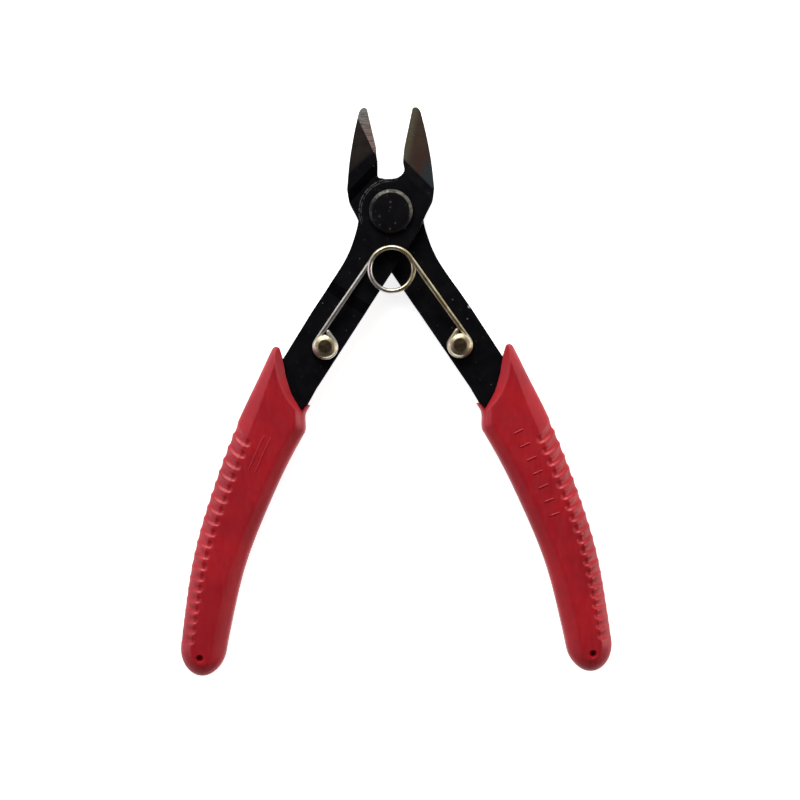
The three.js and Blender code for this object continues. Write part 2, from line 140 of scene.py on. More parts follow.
def merge_doubles(piece, distance=0.002):
    """Makes one closed skin of a piece, facing outwards."""
    def edit(work):
        bmesh.ops.remove_doubles(work, verts=work.verts, dist=distance * MM)
        bmesh.ops.dissolve_degenerate(work, edges=work.edges, dist=distance * MM * 0.1)
        bmesh.ops.holes_fill(work, edges=[edge for edge in work.edges if edge.is_boundary], sides=0)
        bmesh.ops.recalc_face_normals(work, faces=work.faces)
        if work.calc_volume(signed=True) < 0.0:
            bmesh.ops.reverse_faces(work, faces=work.faces)
    edit_mesh(piece, edit)


def sharpen(piece, degrees):
    """Smooth shading that breaks at edges sharper than the angle."""
    limit = math.radians(degrees)

    def edit(work):
        for face in work.faces:
            face.smooth = True
        for edge in work.edges:
            edge.smooth = not edge.is_manifold or edge.calc_face_angle(0.0) < limit
    edit_mesh(piece, edit)


def finish_piece(piece, body, material, replaced=()):
    piece.data.materials.clear()
    piece.data.materials.append(material)
    if body:
        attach(piece, body)
    if replaced:
        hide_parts(*replaced)
    return piece


# ---------------------------------------------------------------- material graphs

class Graph:
    """A shader node tree in short form. Each call adds a node and returns one of its outputs."""

    def __init__(self, tree):
        self.tree = tree
        tree.nodes.clear()

    def add(self, kind, inputs=None, output=0, **settings):
        node = self.tree.nodes.new(kind)
        for key, value in settings.items():
            setattr(node, key, value)
        for key, value in (inputs or {}).items():
            self.set(node.inputs[key], value)
        return node.outputs[output]

    def set(self, socket, value):
        if isinstance(value, bpy.types.NodeSocket):
            self.tree.links.new(value, socket)
        else:
            socket.default_value = value

    def math(self, operation, a, b=0.0):
        return self.add("ShaderNodeMath", {0: a, 1: b}, operation=operation)

    def times(self, a, b):
        return self.math("MULTIPLY", a, b)

    def either(self, a, b):
        return self.math("MAXIMUM", a, b)

    def step(self, value, low, high, out_low=0.0, out_high=1.0):
        inputs = {"Value": value, "From Min": low, "From Max": high, "To Min": out_low, "To Max": out_high}
        return self.add("ShaderNodeMapRange", inputs, interpolation_type="SMOOTHSTEP")

    def mix(self, factor, a, b):
        return self.add("ShaderNodeMix", {0: factor, 6: a, 7: b}, output=2, data_type="RGBA")

    def position(self):
        """Where a point is on the tool at rest, in millimetres."""
        own = self.add("ShaderNodeTexCoord", output="Object")
        return self.add("ShaderNodeVectorMath", {0: own, "Scale": 1.0 / MM}, operation="SCALE")

    def normal(self):
        return self.add("ShaderNodeTexCoord", output="Normal")

    def along(self, vector, direction):
        inputs = {0: vector, 1: direction}
        return self.add("ShaderNodeVectorMath", inputs, output="Value", operation="DOT_PRODUCT")

    def from_point(self, vector, centre):
        """Distance in plan from a point."""
        away = self.add("ShaderNodeVectorMath", {0: vector, 1: (*centre, 0.0)}, operation="SUBTRACT")
        flat = self.stretched(away, (1.0, 1.0, 0.0))
        return self.add("ShaderNodeVectorMath", {0: flat}, output="Value", operation="LENGTH")

    def band(self, value, low, high, edge):
        """1 between low and high, falling off over the edge on both sides."""
        return self.times(self.step(value, low - edge, low), self.step(value, high + edge, high))

    def stretched(self, vector, scale):
        return self.add("ShaderNodeVectorMath", {0: vector, 1: scale}, operation="MULTIPLY")

    def noise(self, vector, scale, detail=4.0, rough=0.55):
        inputs = {"Vector": vector, "Scale": scale, "Detail": detail, "Roughness": rough}
        return self.add("ShaderNodeTexNoise", inputs, output="Fac")

    def cells(self, vector, scale, output="Distance"):
        return self.add("ShaderNodeTexVoronoi", {"Vector": vector, "Scale": scale}, output=output)

    def specks(self, vector, scale, radius, share):
        """Small separate spots: about one cell in 1 / share holds one."""
        near = self.step(self.cells(vector, scale), radius, radius * 0.55)
        pick = self.along(self.cells(vector, scale, "Color"), (1.0, 0.0, 0.0))
        return self.times(near, self.step(pick, 1.0 - share, 1.0 - share + 0.01))

    def bump(self, height, distance, strength=1.0, normal=None):
        inputs = {"Height": height, "Distance": distance * MM, "Strength": strength}
        if normal is not None:
            inputs["Normal"] = normal
        return self.add("ShaderNodeBump", inputs, output="Normal")

    def surface(self, **inputs):
        named = {key.replace("_", " ").title().replace("Ior", "IOR"): value for key, value in inputs.items()}
        self.finish(self.add("ShaderNodeBsdfPrincipled", named))

    def finish(self, shader, kind="ShaderNodeOutputMaterial"):
        node = self.tree.nodes.new(kind)
        self.tree.links.new(shader, node.inputs["Surface"])


def material(name):
    made = bpy.data.materials.new(name)
    made.use_nodes = True
    return made, Graph(made.node_tree)


def bearing(degrees):
    return (math.cos(math.radians(degrees)), math.sin(math.radians(degrees)), 0.0)


def steel_base(g):
    """Oil-blackened steel: near black, with cloudy patches, dust and rubbed edges."""
    place = g.position()
    normal = g.normal()
    up = g.along(normal, (0.0, 0.0, 1.0))
    cloud = g.noise(place, 0.35, 6.0, 0.6)
    grain = g.noise(place, 5.0, 5.0, 0.65)
    black = g.mix(g.step(cloud, 0.35, 0.7), (0.0022, 0.0022, 0.0032, 1.0), (0.0045, 0.0044, 0.0052, 1.0))
    brown_dust = g.specks(place, 1.2, 0.26, 0.09)
    pale_dust = g.specks(place, 0.6, 0.13, 0.3)
    dusty = g.mix(g.times(brown_dust, 0.45), black, srgb(70, 54, 48))
    dusty = g.mix(g.times(pale_dust, 0.6), dusty, srgb(120, 122, 130))
    rim = g.times(g.step(up, 0.2, 0.4), g.step(up, 0.8, 0.74))
    rubbed = g.times(rim, g.step(g.noise(place, 1.1, 5.0, 0.7), 0.42, 0.6))
    return place, normal, up, cloud, grain, dusty, rubbed


def steel_finish(g, up, colour, metallic, rough, grain, extra_height=None, extra_depth=0.01):
    """The pressed bends are left dull, so they reflect less than the flats."""
    bend = g.band(up, 0.81, 0.905, 0.02)
    rough = g.either(rough, g.times(bend, 0.75))
    sheen = g.step(bend, 0.0, 1.0, 0.16, 0.02)
    normal = g.bump(grain, 0.012, 0.6)
    if extra_height is not None:
        normal = g.bump(extra_height, extra_depth, 1.0, normal)
    g.surface(base_color=colour, metallic=metallic, roughness=rough, normal=normal, specular_ior_level=sheen)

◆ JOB
Restate the listing in full, word for word.

◆ SOLUTION BELOW
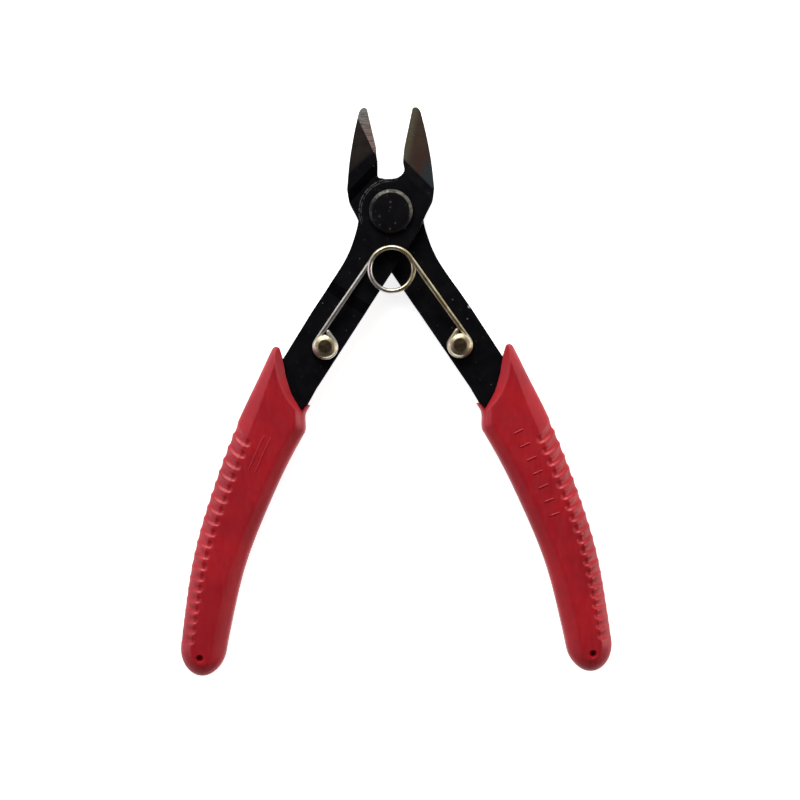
The three.js and Blender code for this object continues. Write part 2, from line 140 of scene.py on. More parts follow.
def merge_doubles(piece, distance=0.002):
    """Makes one closed skin of a piece, facing outwards."""
    def edit(work):
        bmesh.ops.remove_doubles(work, verts=work.verts, dist=distance * MM)
        bmesh.ops.dissolve_degenerate(work, edges=work.edges, dist=distance * MM * 0.1)
        bmesh.ops.holes_fill(work, edges=[edge for edge in work.edges if edge.is_boundary], sides=0)
        bmesh.ops.recalc_face_normals(work, faces=work.faces)
        if work.calc_volume(signed=True) < 0.0:
            bmesh.ops.reverse_faces(work, faces=work.faces)
    edit_mesh(piece, edit)


def sharpen(piece, degrees):
    """Smooth shading that breaks at edges sharper than the angle."""
    limit = math.radians(degrees)

    def edit(work):
        for face in work.faces:
            face.smooth = True
        for edge in work.edges:
            edge.smooth = not edge.is_manifold or edge.calc_face_angle(0.0) < limit
    edit_mesh(piece, edit)


def finish_piece(piece, body, material, replaced=()):
    piece.data.materials.clear()
    piece.data.materials.append(material)
    if body:
        attach(piece, body)
    if replaced:
        hide_parts(*replaced)
    return piece


# ---------------------------------------------------------------- material graphs

class Graph:
    """A shader node tree in short form. Each call adds a node and returns one of its outputs."""

    def __init__(self, tree):
        self.tree = tree
        tree.nodes.clear()

    def add(self, kind, inputs=None, output=0, **settings):
        node = self.tree.nodes.new(kind)
        for key, value in settings.items():
            setattr(node, key, value)
        for key, value in (inputs or {}).items():
            self.set(node.inputs[key], value)
        return node.outputs[output]

    def set(self, socket, value):
        if isinstance(value, bpy.types.NodeSocket):
            self.tree.links.new(value, socket)
        else:
            socket.default_value = value

    def math(self, operation, a, b=0.0):
        return self.add("ShaderNodeMath", {0: a, 1: b}, operation=operation)

    def times(self, a, b):
        return self.math("MULTIPLY", a, b)

    def either(self, a, b):
        return self.math("MAXIMUM", a, b)

    def step(self, value, low, high, out_low=0.0, out_high=1.0):
        inputs = {"Value": value, "From Min": low, "From Max": high, "To Min": out_low, "To Max": out_high}
        return self.add("ShaderNodeMapRange", inputs, interpolation_type="SMOOTHSTEP")

    def mix(self, factor, a, b):
        return self.add("ShaderNodeMix", {0: factor, 6: a, 7: b}, output=2, data_type="RGBA")

    def position(self):
        """Where a point is on the tool at rest, in millimetres."""
        own = self.add("ShaderNodeTexCoord", output="Object")
        return self.add("ShaderNodeVectorMath", {0: own, "Scale": 1.0 / MM}, operation="SCALE")

    def normal(self):
        return self.add("ShaderNodeTexCoord", output="Normal")

    def along(self, vector, direction):
        inputs = {0: vector, 1: direction}
        return self.add("ShaderNodeVectorMath", inputs, output="Value", operation="DOT_PRODUCT")

    def from_point(self, vector, centre):
        """Distance in plan from a point."""
        away = self.add("ShaderNodeVectorMath", {0: vector, 1: (*centre, 0.0)}, operation="SUBTRACT")
        flat = self.stretched(away, (1.0, 1.0, 0.0))
        return self.add("ShaderNodeVectorMath", {0: flat}, output="Value", operation="LENGTH")

    def band(self, value, low, high, edge):
        """1 between low and high, falling off over the edge on both sides."""
        return self.times(self.step(value, low - edge, low), self.step(value, high + edge, high))

    def stretched(self, vector, scale):
        return self.add("ShaderNodeVectorMath", {0: vector, 1: scale}, operation="MULTIPLY")

    def noise(self, vector, scale, detail=4.0, rough=0.55):
        inputs = {"Vector": vector, "Scale": scale, "Detail": detail, "Roughness": rough}
        return self.add("ShaderNodeTexNoise", inputs, output="Fac")

    def cells(self, vector, scale, output="Distance"):
        return self.add("ShaderNodeTexVoronoi", {"Vector": vector, "Scale": scale}, output=output)

    def specks(self, vector, scale, radius, share):
        """Small separate spots: about one cell in 1 / share holds one."""
        near = self.step(self.cells(vector, scale), radius, radius * 0.55)
        pick = self.along(self.cells(vector, scale, "Color"), (1.0, 0.0, 0.0))
        return self.times(near, self.step(pick, 1.0 - share, 1.0 - share + 0.01))

    def bump(self, height, distance, strength=1.0, normal=None):
        inputs = {"Height": height, "Distance": distance * MM, "Strength": strength}
        if normal is not None:
            inputs["Normal"] = normal
        return self.add("ShaderNodeBump", inputs, output="Normal")

    def surface(self, **inputs):
        named = {key.replace("_", " ").title().replace("Ior", "IOR"): value for key, value in inputs.items()}
        self.finish(self.add("ShaderNodeBsdfPrincipled", named))

    def finish(self, shader, kind="ShaderNodeOutputMaterial"):
        node = self.tree.nodes.new(kind)
        self.tree.links.new(shader, node.inputs["Surface"])


def material(name):
    made = bpy.data.materials.new(name)
    made.use_nodes = True
    return made, Graph(made.node_tree)


def bearing(degrees):
    return (math.cos(math.radians(degrees)), math.sin(math.radians(degrees)), 0.0)


def steel_base(g):
    """Oil-blackened steel: near black, with cloudy patches, dust and rubbed edges."""
    place = g.position()
    normal = g.normal()
    up = g.along(normal, (0.0, 0.0, 1.0))
    cloud = g.noise(place, 0.35, 6.0, 0.6)
    grain = g.noise(place, 5.0, 5.0, 0.65)
    black = g.mix(g.step(cloud, 0.35, 0.7), (0.0022, 0.0022, 0.0032, 1.0), (0.0045, 0.0044, 0.0052, 1.0))
    brown_dust = g.specks(place, 1.2, 0.26, 0.09)
    pale_dust = g.specks(place, 0.6, 0.13, 0.3)
    dusty = g.mix(g.times(brown_dust, 0.45), black, srgb(70, 54, 48))
    dusty = g.mix(g.times(pale_dust, 0.6), dusty, srgb(120, 122, 130))
    rim = g.times(g.step(up, 0.2, 0.4), g.step(up, 0.8, 0.74))
    rubbed = g.times(rim, g.step(g.noise(place, 1.1, 5.0, 0.7), 0.42, 0.6))
    return place, normal, up, cloud, grain, dusty, rubbed


def steel_finish(g, up, colour, metallic, rough, grain, extra_height=None, extra_depth=0.01):
    """The pressed bends are left dull, so they reflect less than the flats."""
    bend = g.band(up, 0.81, 0.905, 0.02)
    rough = g.either(rough, g.times(bend, 0.75))
    sheen = g.step(bend, 0.0, 1.0, 0.16, 0.02)
    normal = g.bump(grain, 0.012, 0.6)
    if extra_height is not None:
        normal = g.bump(extra_height, extra_depth, 1.0, normal)
    g.surface(base_color=colour, metallic=metallic, roughness=rough, normal=normal, specular_ior_level=sheen)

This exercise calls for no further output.